Toutefois, malgré ses efforts, tout constamment la ramène à l'Ukraine.

"Je veux me persuader" que tout va bien, que "nous nous adaptons", mais en réalité "chaque jour, j'ai envie de rentrer chez moi (...), chaque jour c'est comme si mon âme était restée là-bas".

"Mon quotidien commence en vérifiant l'actualité sur le réseau Telegram: ce qui se passe à Kiev, à Irpin, dans les autres villes, et bien sûr je prends des nouvelles de mes proches", raconte-t-elle, en montrant des photos de son frère en tenue militaire.

Ses enfants ont également le mal du pays et fréquentent surtout d'autres Ukrainiens. Après avoir été victime de brimades, Denys, 11 ans, a changé de classe et se sent mieux, heureux d'avoir "plus d'amis".

Double cursus

Outre l'école autrichienne, ils suivent le programme ukrainien, un double cursus lourd à gérer pour les 500.000 enfants ukrainiens scolarisés dans l'UE.

"L'immense majorité d'entre eux veulent revenir après la victoire" et doivent donc rester au niveau, explique depuis l'Ukraine à l'AFP Serguiï Gorbatchov, médiateur de l'éducation nationale.

"Nous étions préparés à faire l'école à la maison à cause de la pandémie" mais reste à mettre en place "un système" mieux rodé en vue d'alléger "le fardeau" pour les familles.

Ivanna Kobernyk, co-fondatrice de l'ONG Smart education, note une situation exceptionnelle. "C'est probablement la première fois que l'Europe accueille des réfugiés dont la plupart rêvent de rentrer au pays et continuent d'étudier en ligne. C'est la préservation d'une certaine normalité, d'un lien avec la patrie".

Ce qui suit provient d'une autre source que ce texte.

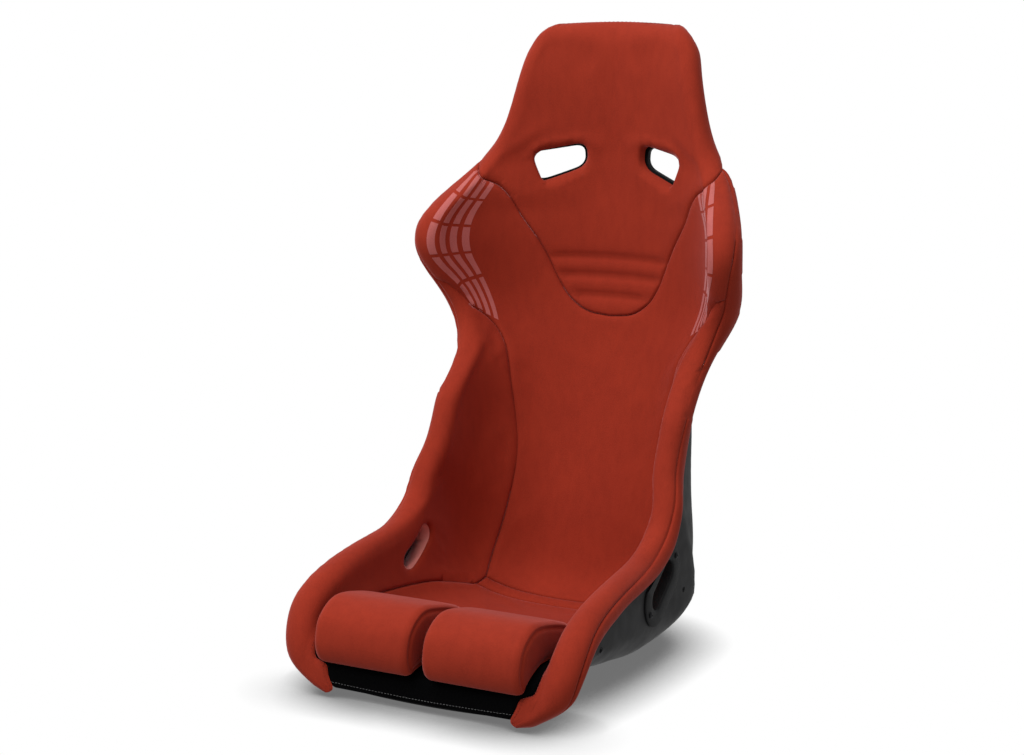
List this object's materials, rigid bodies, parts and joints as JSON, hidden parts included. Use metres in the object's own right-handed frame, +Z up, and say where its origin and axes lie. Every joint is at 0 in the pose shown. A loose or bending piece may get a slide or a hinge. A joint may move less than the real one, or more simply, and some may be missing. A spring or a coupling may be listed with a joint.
{
  "type": "racing seat",
  "caption": "Fixed-back racing bucket seat: laminate shell with fabric-covered pads, harness and belt openings, side mounts and loose thigh cushions.",
  "frame": {"origin": "under the middle of the seat's bounding box, at the height of its lowest point: on the floor, in the seat's centre plane, 76 mm behind the point midway between the front and rear side mounts", "axes": "+Z up; -Y is the way the occupant faces, so +Y is the seat's back; +X is to the right when the seat is looked at from the front. Names ending in _left lie at -X and _right at +X."},
  "size_m": [0.5358, 0.6823, 0.9066],
  "materials": {
    "laminate": "black gel-coated glass-fibre laminate, satin",
    "red_fabric": "brick-red velour over foam",
    "foam": "open-cell foam, raw",
    "black_fabric": "black hook-and-loop tape and loop fabric",
    "black_plastic": "moulded, fine grain",
    "steel": "zinc-plated, satin",
    "black_screw": "black oxide"
  },
  "bodies": {
    "seat": {"shell": "laminate", "side_insert_front_left": "steel", "side_insert_front_right": "steel", "side_insert_rear_left": "steel", "side_insert_rear_right": "steel", "harness_bezel_left": "black_plastic", "harness_bezel_right": "black_plastic", "belt_bezel_left": "black_plastic", "belt_bezel_right": "black_plastic", "bezel_screw_front_left": "black_screw", "bezel_screw_front_right": "black_screw", "bezel_screw_rear_left": "black_screw", "bezel_screw_rear_right": "black_screw", "crotch_bezel": "black_plastic", "head_pad": "red_fabric", "back_pad": "red_fabric", "base_pad": "red_fabric", "crease_roll": "red_fabric", "lip_cover": "black_fabric", "bolster_left": "red_fabric", "bolster_right": "red_fabric", "side_band_left": "red_fabric", "side_band_right": "red_fabric"},
    "thigh_cushion_left": {"thigh_cover_left": "red_fabric", "thigh_foam_left": "foam", "hook_strip_left": "black_fabric"},
    "thigh_cushion_right": {"thigh_cover_right": "red_fabric", "thigh_foam_right": "foam", "hook_strip_right": "black_fabric"}
  },
  "joints": [
    {"name": "thigh_cushion_left_lift", "type": "slide", "parent": "seat", "child": "thigh_cushion_left", "axis": [0, 0, 1], "range_m": [0, 0.12]},
    {"name": "thigh_cushion_right_lift", "type": "slide", "parent": "seat", "child": "thigh_cushion_right", "axis": [0, 0, 1], "range_m": [0, 0.12]}
  ]
}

Pour Irina, ce lien indéfectible se double d'une culpabilité lancinante.

"Nous ne savons pas comment aider à part en envoyant de l'argent", confie-t-elle. Elle transfère occasionnellement des centaines d'euros à ses proches, s'est rendue sur place pour épauler son oncle malade, essaie aussi de convaincre certains de les rejoindre à Vienne.

Son voeu pour 2023: "que ce soit la dernière année de guerre, pour toujours".

Et ensuite? "L'Ukraine sera en ruines", méconnaissable, "et on devra repartir de zéro", s'inquiète Valerii.